Copy every line of the data that includes the string "three".

■ ■ ■ ■

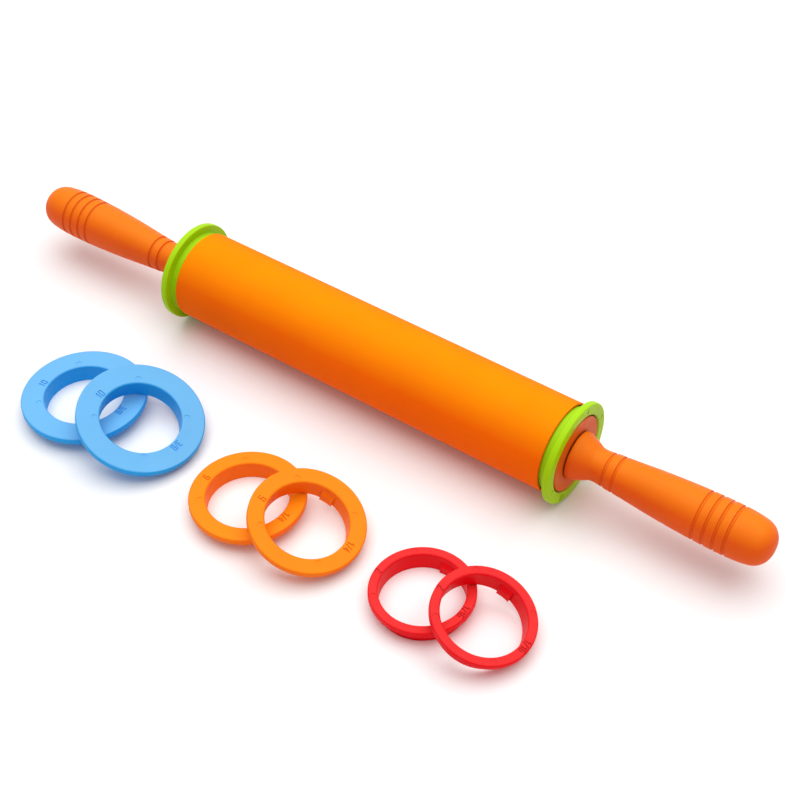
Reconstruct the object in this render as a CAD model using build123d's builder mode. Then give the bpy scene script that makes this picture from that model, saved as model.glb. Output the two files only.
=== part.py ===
from build123d import *
from math import asin, atan2, cos, degrees, hypot, radians, sin, sqrt
import os

# Adjustable rolling pin: a soft-skinned roller between two loose handles, a pair of
# thickness rings on its ends, and three more pairs of rings lying beside it.
# Millimetres, +Z up, +X along the pin. The set stands on z = 0 and is centred on the origin.

# Roller
roller_length = 249.8
roller_radius = 26.0
sleeve_wall = 1.3
sleeve_lip_wall = 0.9
sleeve_round = 0.5
core_wall = 2.3
ring_seat_depth = 2.8

# Thickness rings, alike but for how far the flange stands out from the roller, and for
# the lugs inside the bore, which the blue ones lack
ring_height = 11.0
flange_thickness = 4.0
collar_wall = 1.6
collar_clearance = 0.4
ring_end_clearance = 0.2
root_round = 1.2
rim_round = 1.0
rim_under_round = 0.8
bore_round = 1.2
lug_width = 7.5
lug_height = 7.5
lug_land_height = 4.7
lug_reach = 1.4
lug_clearance = 0.3
lugged_rings = ("orange", "green", "red")
mark_depth = 0.5
stroke_width = 0.55
eject_mark_radius = 1.7
eject_mark_depth = 0.2
eject_mark_count = 4
eject_mark_turn = 45.0

# How much thicker than the roller each ring keeps the dough, and the nominal numbers that
# it carries, a whole one and a fraction
ring_steps = {"blue": 10.0, "orange": 6.0, "green": 3.6, "red": 2.0}
ring_marks = {
    "blue": (("one", "zero"), ("three", "slash", "eight")),
    "orange": (("six",), ("one", "slash", "four")),
    "green": (("four",), ("one", "slash", "eight")),
    "red": (("two",), ("one", "slash", "one", "six")),
}
digit_heights = {"blue": 3.7, "orange": 3.9, "green": 3.6, "red": 3.4}
# How wide the digits of the whole number and of the fraction are, and the gaps between them
digit_width_shares = (0.44, 0.40)
digit_gaps = (0.8, 0.6)
# How far before the row's middle the whole number stands
whole_shifts = {"blue": 4.8, "orange": 4.3, "green": 4.0, "red": 3.6}
# How far out from the bore the digits and the round moulding marks stand, where the
# flange is wide enough, and otherwise they stand on its middle
digit_inset = 3.3
eject_inset = 3.0
mounted_ring = "green"
mounted_ring_turn = 28.0

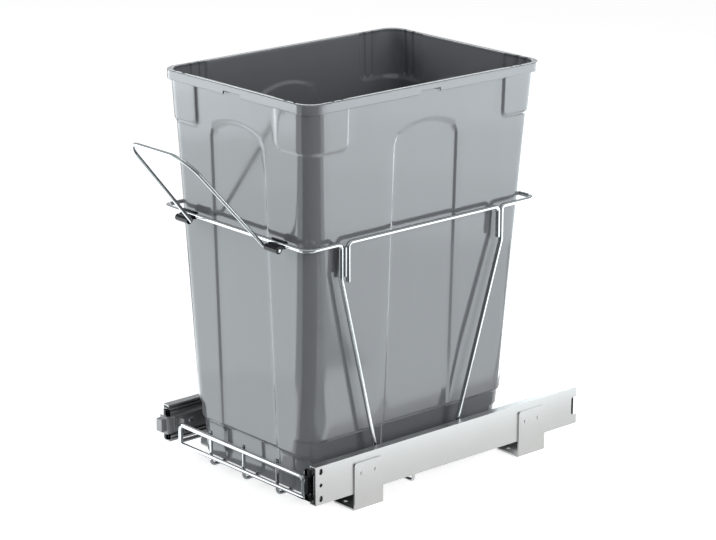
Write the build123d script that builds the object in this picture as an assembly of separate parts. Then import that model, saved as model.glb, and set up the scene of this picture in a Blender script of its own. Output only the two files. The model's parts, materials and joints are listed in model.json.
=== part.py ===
from build123d import *
import math
import os

# Pull-out waste unit for the floor of a kitchen cabinet: a tapered bin in a chrome wire
# frame, carried by a pair of full-extension ball-bearing slides on four floor brackets.
# Frame: +Z up, -Y is the front, +X is right seen from the front. The origin is the centre
# of the four floor brackets on the cabinet floor. All sizes are in millimetres.

# ---- Slides ----
slide_length = 406.0
slide_height = 45.0
slide_thickness = 12.7
slide_half_width = 138.0        # centre line to the outer face of a cabinet member
slide_bottom = 20.0             # gap below the slides, set by the brackets
slide_sheet = 1.2
travel = 400.0
race_gap = 3.2                  # height of each ball race between two flanges
race_reach = 9.8                # how far the cabinet member's flanges reach inward
web_gap = 1.4                   # between the webs of the cabinet and middle members
member_end_gap = 7.5            # middle and drawer members end short of the rear
drawer_lead = 0.8               # drawer member stands ahead of the other two
drawer_web_height = 17.2
lip_height = 1.3

# ---- Ball cages ----
cage_sheet = 0.6
cage_length = 190.0
ball_radius = 1.4
ball_play = 0.08                # between a ball and its pocket
balls_per_row = 5
cage_edge = 0.3                 # how far a cage reaches past its balls
ball_end_margin = 9.0

# ---- Floor brackets ----
bracket_sheet = 2.0
bracket_length = 42.0
bracket_height = 56.0
bracket_foot = 38.0
bracket_spacing = 254.0         # front to rear bracket centres
bracket_bend = 2.5
bracket_corner = 3.0
rivet_pitch = 20.6
rivet_radius = 1.6
rivet_head_radius = 2.4
rivet_head_height = 0.7
floor_screw_radius = 2.6
floor_screw_pitch = 24.0        # two screw holes in each bracket foot
floor_screw_setback = 24.0      # from the slide's outer face

# ---- Holes and stops of the cabinet member ----
front_hole_setback = 7.6
front_hole_radius = 2.2
front_slot_width = 5.0
front_slot_height = 7.2
front_slot_offset = 15.9
rear_notch_height = 22.0
rear_notch_depth = 8.5
rear_notch_corner = 3.0
rear_stop_depth = 6.6
rear_stop_height = 31.0         # its foot plate, which bridges the notch
rear_stop_plate = 1.8
rear_stop_boss_height = 18.0
rear_stop_reach = 10.6          # the boss stops the middle and drawer members

# ---- Wire frame ----
top_wire = 5.6
loop_wire = 4.6
floor_wire = 4.0
cross_wire = 4.0
hoop_wire = 5.0
weld_gap = 0.03                 # drawn between two wires that are welded together
frame_front = -198.5            # centre of the front top wire
frame_rear = 138.0              # centre of the rear run of the lower loop
top_wire_height = 45.2
top_wire_setback = 13.3         # its down-bends, from the drawer members
top_wire_bend = 6.0
loop_height = 21.0
loop_corner = 8.0
floor_wire_height = 9.2
floor_wire_pitch = 60.0
floor_wire_top = 50.0
floor_wire_rear_top = 28.0
floor_wire_bend = 6.0
cross_wire_places = (-45.0, 130.0)
cross_wire_top = 48.0
cross_wire_bend = 5.0

# ---- Hoops and side bars round the bin ----
hoop_height = 308.0
hoop_half_width = 126.5
hoop_front = -204.0
hoop_rear = 138.0
hoop_corner = 11.0
hoop_top_bend = 5.5
hoop_leg_bend = 14.0
front_leg_y = -156.0
rear_leg_y = 84.0
leg_straight = 40.0             # upright part of each leg below the hoop
front_foot_y = -104.0
rear_foot_y = 23.5
foot_bend_height = 66.0
foot_end_height = 30.0
front_stub_length = 44.0        # side bars' ends, down beside the legs
rear_stub_length = 36.0
junction_rod_top = 4.0          # below the hoop
junction_rod_length = 33.0

# ---- Frame plates, screws, end caps and catch ----
plate_sheet = 2.0
plate_height = 17.0
plate_length = 26.0
plate_bend = 2.5
plate_screw_pitch = 12.0
plate_screw_radius = 1.9
plate_screw_head_radius = 3.4
plate_screw_head_height = 1.6
plate_screw_tail = 2.6
cap_height = 36.4
cap_width = 9.0
cap_depth = 3.4
cap_overhang = 1.6              # past the inner face of the slide
catch_inset = 1.6               # from the slide's outer face
catch_width = 11.2
catch_height = 19.0
catch_depth = 7.8
catch_corner = 1.6

# ---- Handle and its clips ----
handle_wire = 4.2
handle_reach = 147.0            # hinge axis to the grip's centre line
handle_half_pivot = 64.0
handle_half_grip = 53.0
handle_corner = 21.0
handle_pivot_bend = 3.4
handle_rest_angle = 49.0        # above the horizontal, leaning forward
handle_tail = 27.0              # from the arm to the wire's end
hinge_forward = 8.6             # hinge axis ahead of the hoop wire
hinge_drop = 4.6                # hinge axis below the hoop wire
clip_length = 21.6
clip_start = 68.2
clip_wall = 1.9
clip_play = 0.06
clip_mouth = 3.8
clip_mouth_angle = 145.0        # up and forward, beside the bridge to the barrel
clip_bridge = 1.2               # its thickness, as a share of the barrel's radius

# ---- Bin ----
rim_half_width = 129.0
rim_front = -204.0
rim_back = 147.3
rim_top = 467.3
rim_corner = 20.0
skirt_height = 10.8
skirt_wall = 1.8
skirt_groove_top = 2.6          # thickness of the rim above the skirt's groove
skirt_notch_width = 30.0
skirt_notch_height = 4.0
bin_seat_gap = 0.3              # between the floor wires and the bin
bin_wall = 2.2
bin_floor = 2.8
body_inset = 5.0                # rim to body, just below the skirt
draft_side = 17.8               # further inset at the bottom
draft_front = 15.5
draft_back = 28.8
body_corner_top = 20.0
body_corner_bottom = 28.0
foot_step = 3.5
side_ledge = 77.0
front_ledge = 58.0
foot_round = 6.0
arch_depth = 2.2
arch_half_top = 46.0
arch_half_bottom = 49.0
arch_drop = 31.0                # skirt to the arch's crown
arch_rise = 13.0                # shoulder to crown
arch_round = 11.0
panel_relief = 2.2
panel_height = 46.0             # below the skirt
panel_from_centre = 69.0        # panel edge on the front and back faces
panel_along_side = 60.5         # panel length on the side faces
panel_round = 7.0
flute_setback = 14.0            # a shallower step inside each corner, nearer the corner
flute_depth = 0.7
rim_round = 1.2

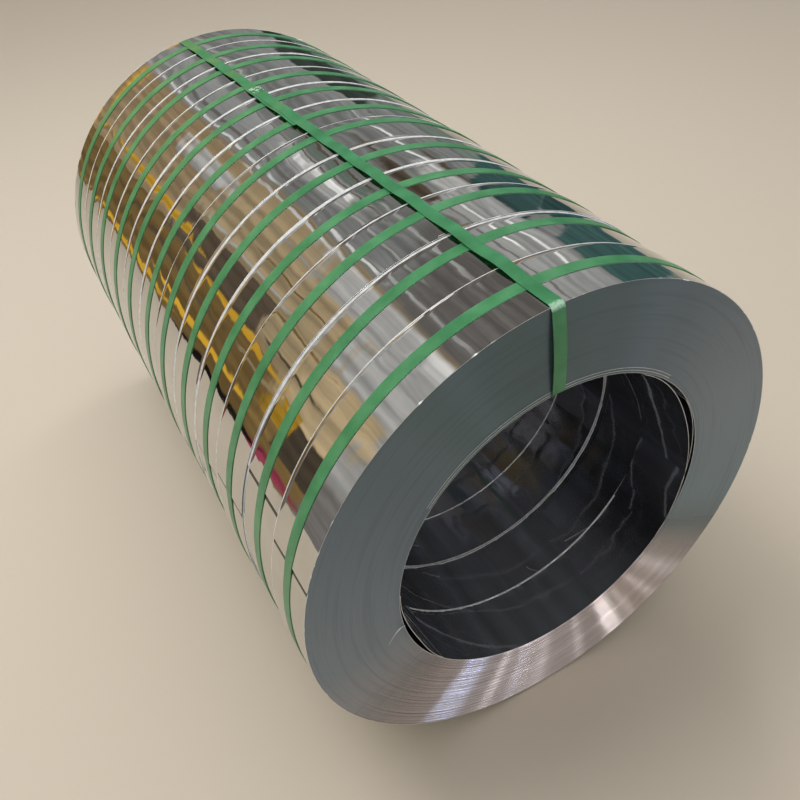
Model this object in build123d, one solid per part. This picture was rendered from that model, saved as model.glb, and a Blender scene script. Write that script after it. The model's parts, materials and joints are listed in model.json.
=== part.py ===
"""Steel coil: a master coil slit into twelve coils, butted on one axis, strapped, and lying on its side.

Millimetres and degrees, +Z up. The coils' axis runs along Y, the near end face looks to -Y, and the lowest
straps touch the floor at Z = 0. Angles about the axis are measured from the top, towards -X.
"""
import os
from math import acos, cos, pi, radians, sin, sqrt

from build123d import *

# Strip and slit coils
COIL_COUNT = 12
COIL_WIDTH = 102.5
BORE_RADIUS = 254.0
STRIP_THICKNESS = 1.0
# Wraps on each coil, from the near end: the coils don't all end at the same diameter
WRAP_COUNTS = (134, 133, 135, 133, 134, 135, 133, 134, 135, 134, 135, 134)
# Where the outer end of each coil's strip lies, from the near end
TAIL_ANGLES = (73.0, 68.0, 80.5, 83.5, 94.0, 99.0, 104.0, 118.0, 109.0, 126.0, 121.0, 132.0)
# Wraps that lie a little deeper or higher on the end faces, from the bore out, and their depth below the end
NEAR_WRAPS = ((3, 0.6), (6, 0.0), (48, 0.5), (93, 0.0))
FAR_WRAPS = ((9, 0.0), (64, 0.5), (98, 0.0))

# Plastic strapping
STRAP_WIDTH = 19.0
STRAP_THICKNESS = 1.0
# Middle of each coil's own strap on top, in coil widths from the coil's near side
STRAP_PLACES = (0.52, 0.65, 0.645, 0.51, 0.58, 0.735, 0.56, 0.605, 0.54, 0.66, 0.52, 0.54)
# How far each strap drifts towards the near end from the top down to the side with the tails
STRAP_DRIFTS = (0.0, 15.0, 18.0, 0.0, 7.0, 17.0, 4.0, 0.0, 0.0, 6.0, 0.0, 0.0)
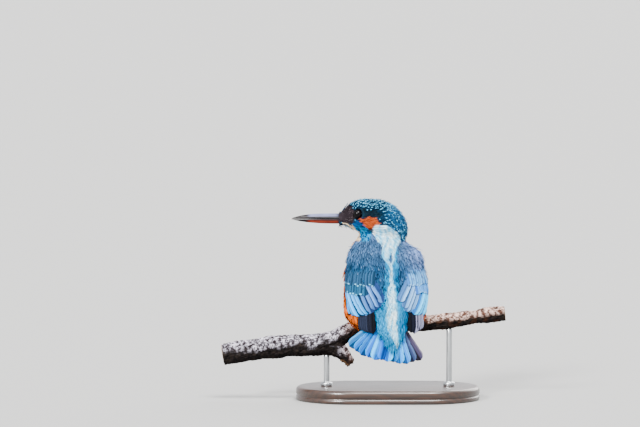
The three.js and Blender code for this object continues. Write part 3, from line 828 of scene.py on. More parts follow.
# %% Walking along the skin
def walk(surface, roots, headings, lengths, shares, heights, wrap=0.5):
    """Steps along a surface. Returns middles, across and outward arrows for each feather and step."""
    spot, out, _ = surface.nearest(roots)
    heading = tangent(headings, out)
    middles, sides, outs = [], [], []
    before = 0.0
    for k, share in enumerate(shares):
        if k:
            step = spot + heading * (lengths * (share - before))[:, None]
            landed, turned, _ = surface.nearest(step)
            keep = (turned * out).sum(1) > wrap  # past an edge the feather goes straight on
            spot = np.where(keep[:, None], landed, step)
            out = np.where(keep[:, None], turned, out)
            heading = tangent(heading, out)
        before = share
        middles.append(spot + out * heights[:, k : k + 1])
        sides.append(np.cross(heading, out))
        outs.append(out)
    return tuple(np.stack(rows, axis=1) for rows in (middles, sides, outs))


nape = from_head(-20, 0, 0)[None]
paces = walk(hide, nape, flow(nape), np.array([6 * MM]), along_steps(6), np.zeros((1, 6)))[0][0]
print("a 6 mm walk down the nape drops by", round((paces[0, 2] - paces[-1, 2]) / MM, 1), "mm")

# %% [markdown]
# Roots stand evenly but not in rows. Many places are drawn over the skin, and in a random order each is
# kept if none of those kept before is too near. A regular grid would show as a pattern.


# %% Scattering roots
def scattered(surface, spacing_at, seed, tries=150000):
    """Roots on a surface, no two nearer than the spacing there."""
    draw = np.random.default_rng(seed)
    a, b, c = (surface.points[surface.corners[:, k]] for k in range(3))
    areas = np.linalg.norm(np.cross(b - a, c - a), axis=1)
    faces = np.sort(draw.choice(len(areas), tries, p=areas / areas.sum()))
    share = np.sqrt(draw.random(tries))
    other = draw.random(tries)
    weight = np.stack([1 - share, share * (1 - other), share * other], axis=1)
    spots = (surface.points[surface.corners[faces]] * weight[:, :, None]).sum(1)
    spacing = spacing_at(spots)
    order = draw.permutation(np.flatnonzero(spacing > 0))
    tree = KDTree(len(order))
    for i, k in enumerate(order):
        tree.insert(spots[k], i)
    tree.balance()
    free = np.ones(len(order), bool)
    chosen = []
    for i, k in enumerate(order):
        if free[i]:
            chosen.append(k)
            for _, j, _ in tree.find_range(spots[k], spacing[k]):
                free[j] = False
    chosen = np.array(chosen)
    return spots[chosen], faces[chosen]


sample, _ = scattered(hide, lambda points: np.full(len(points), 6 * MM), 1, 2000)
print("roots 6 mm apart over the whole skin:", len(sample))

# %% [markdown]
# ## The look of feathers
# A feather is matt and a little silky. Its fine barbs run slantwise from the shaft, so the shader lays
# slanting ripples on each blade with a bump and paints shade into their hollows. The colours themselves
# come with the mesh. Barbs drawn on a texture would blur close up, while ripples stay sharp at any size.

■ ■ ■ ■

> **Correct result**
# thickness rings on its ends, and three more pairs of rings lying beside it.
    "blue": (("one", "zero"), ("three", "slash", "eight")),
The three.js and Blender code for this object continues. Write part 3, from line 828 of scene.py on. More parts follow.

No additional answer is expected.